— Begin DATA LINES —
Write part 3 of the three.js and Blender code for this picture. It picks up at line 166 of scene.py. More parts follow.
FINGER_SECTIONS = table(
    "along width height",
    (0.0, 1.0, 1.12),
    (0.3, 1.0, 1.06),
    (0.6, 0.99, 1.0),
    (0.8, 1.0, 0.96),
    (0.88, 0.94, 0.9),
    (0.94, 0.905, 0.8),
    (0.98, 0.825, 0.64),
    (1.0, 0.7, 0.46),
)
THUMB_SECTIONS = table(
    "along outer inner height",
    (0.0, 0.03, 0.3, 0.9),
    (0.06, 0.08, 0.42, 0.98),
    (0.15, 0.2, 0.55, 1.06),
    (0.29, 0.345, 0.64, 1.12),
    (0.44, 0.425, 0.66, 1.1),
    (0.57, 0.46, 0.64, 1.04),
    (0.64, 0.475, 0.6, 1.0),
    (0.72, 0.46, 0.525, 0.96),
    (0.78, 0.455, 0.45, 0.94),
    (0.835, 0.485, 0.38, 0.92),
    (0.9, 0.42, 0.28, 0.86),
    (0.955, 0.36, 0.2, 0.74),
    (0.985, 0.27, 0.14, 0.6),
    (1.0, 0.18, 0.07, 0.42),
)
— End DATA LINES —
▸ **WRITTEN REQUEST**: Copy out the material word for word and line for line.

▸ **THE COMPLETED TASK**:
Write part 3 of the three.js and Blender code for this picture. It picks up at line 166 of scene.py. More parts follow.
FINGER_SECTIONS = table(
    "along width height",
    (0.0, 1.0, 1.12),
    (0.3, 1.0, 1.06),
    (0.6, 0.99, 1.0),
    (0.8, 1.0, 0.96),
    (0.88, 0.94, 0.9),
    (0.94, 0.905, 0.8),
    (0.98, 0.825, 0.64),
    (1.0, 0.7, 0.46),
)
THUMB_SECTIONS = table(
    "along outer inner height",
    (0.0, 0.03, 0.3, 0.9),
    (0.06, 0.08, 0.42, 0.98),
    (0.15, 0.2, 0.55, 1.06),
    (0.29, 0.345, 0.64, 1.12),
    (0.44, 0.425, 0.66, 1.1),
    (0.57, 0.46, 0.64, 1.04),
    (0.64, 0.475, 0.6, 1.0),
    (0.72, 0.46, 0.525, 0.96),
    (0.78, 0.455, 0.45, 0.94),
    (0.835, 0.485, 0.38, 0.92),
    (0.9, 0.42, 0.28, 0.86),
    (0.955, 0.36, 0.2, 0.74),
    (0.985, 0.27, 0.14, 0.6),
    (1.0, 0.18, 0.07, 0.42),
)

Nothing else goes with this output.